A notícia supostamente boa é que o ICIJ prometeu divulgar a lista completa ainda em maio deste ano, ou seja, daqui a um mês.
Prefiro permanecer cético.
O leitor deve se lembrar que uma das etapas da Lava Jato, a Triplo X, que visava pegar o “triplex”- que não é – de Lula em Guarujá, acabou por investigar a Mossack Fonseca. Quando se descobriu que algumas das offshore investigadas pela Lava Jato, em especial a própria Mossack Fonseca, tinham ligações com a Globo, Sergio Moro mandou soltar os presos – mesmo tendo sido descoberto que eles estavam destruindo provas – e a investigação foi completamente abafada. A mídia não publicou quase nada e a Lava Jato seguiu em outra direção.
O jornalista Luis Carlos Azenha, do blog Viomundo, publicou no twitter uma imagem que eu gostaria de comentar. É um dos documentos da Lava Jato que perderam o sigilo.
Na tabela em anexo, que aparentemente trata de pagamentos feitos à Mossack Fonseca por seus clientes, vemos ao final o nome da Vaincre LLC, uma offshore que tem como sócia a Agropecuária Veine.
A Veine é dona do “triplex em Paraty”, aquele que a família Marinho diz que não é dela.
Mas reparem na coluna da esquerda, intitulada Clientes. Ao lado da Vaincre aparece o nome Glem Participações, que pertence ao ex-genro de João Roberto Marinho, Alexandre Chiappetta de Azevedo, ex-marido de Paula Marinho Azevedo, filha de João Roberto Marinho.

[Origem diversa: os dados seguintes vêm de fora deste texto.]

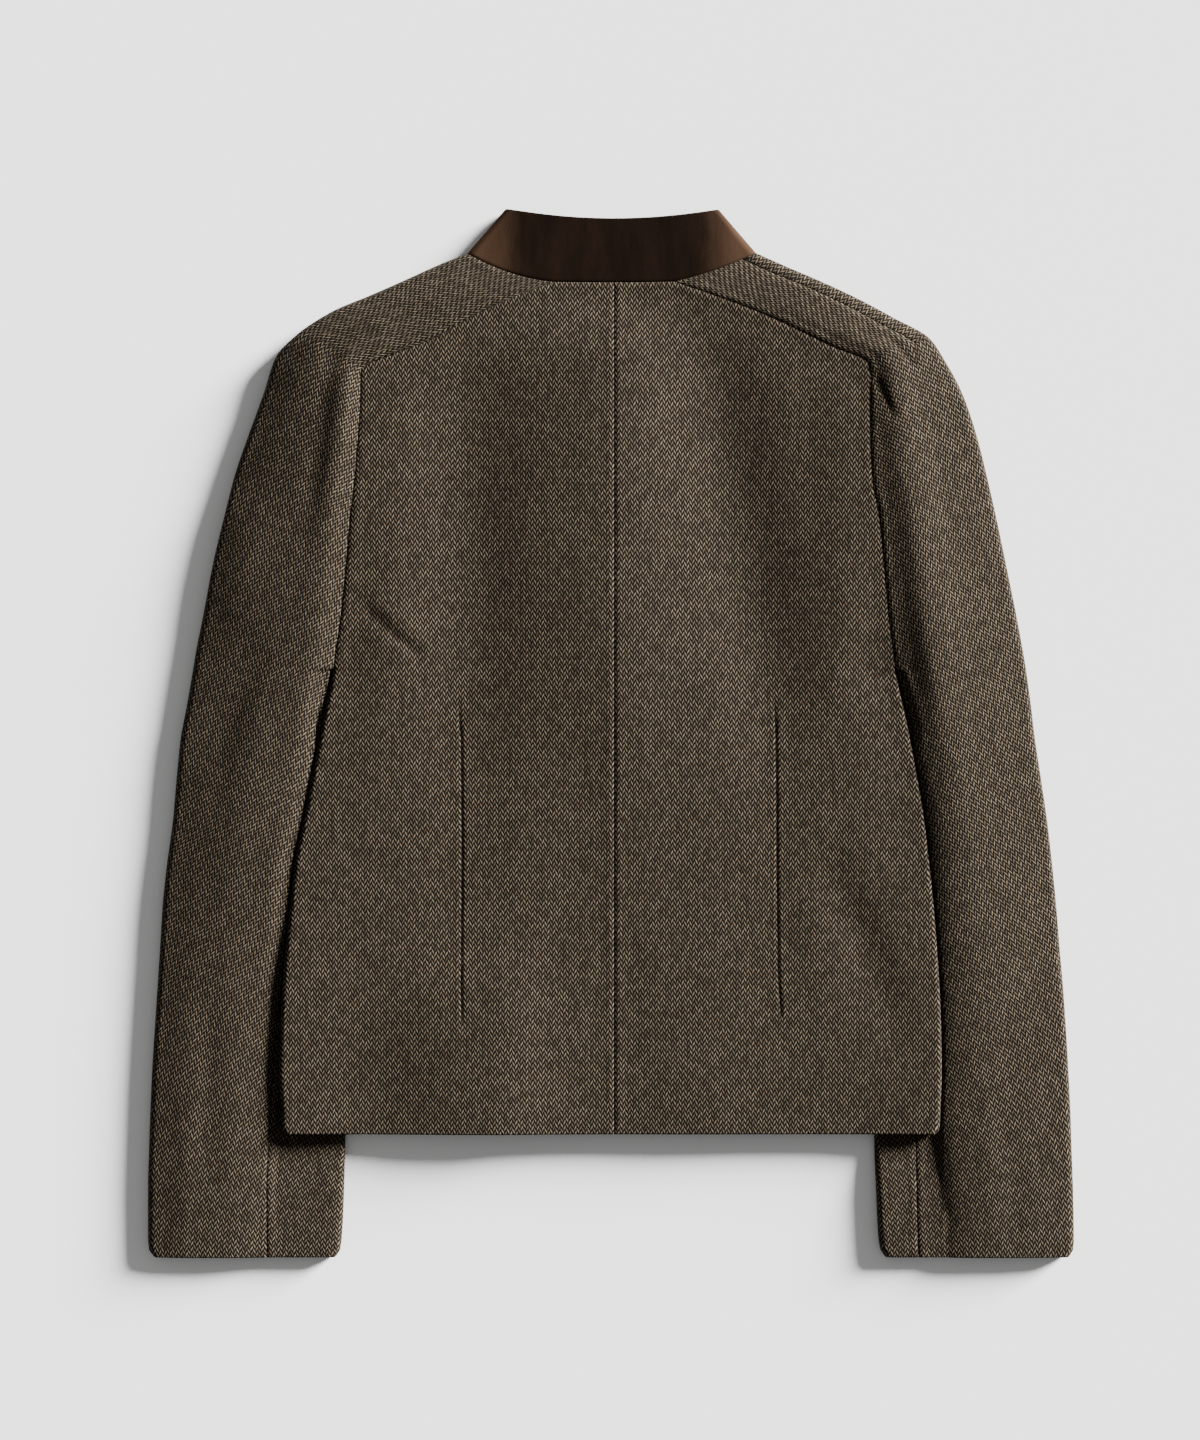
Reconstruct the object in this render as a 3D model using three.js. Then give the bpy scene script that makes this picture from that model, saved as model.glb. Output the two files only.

Todas essas empresas ligadas ao triplex em Parati, ao genro de João Roberto Marinho, tem conexões na Mossack Fonseca.
A eclosão do escândalo da Mossack Fonseca, caso não haja ocultação de documentos por parte dos membros brasileiros da ICIJ, e caso eles esqueçam um pouco a obsessão de endeusar a Lava Jato e se debrucem sobre os documentos como um todo (deixando de lado essa palhaçada de “empresas da Lava Jato”), pode nos ajudar a descobrir e desbaratar grandes e antigos esquemas de corrupção e sonegação.
Desde que tudo seja feito com responsabilidade, sem espetáculo, sem abuso de poder, sem uso de tortura, sem prisões desnecessárias, sem terrorismo judicial, sem o intento de destruir as empresas nacionais e, sobretudo, sem o desejo de transformar a investigação numa ação político-partidária, os vazamentos vindos do Panamá podem nos ser úteis.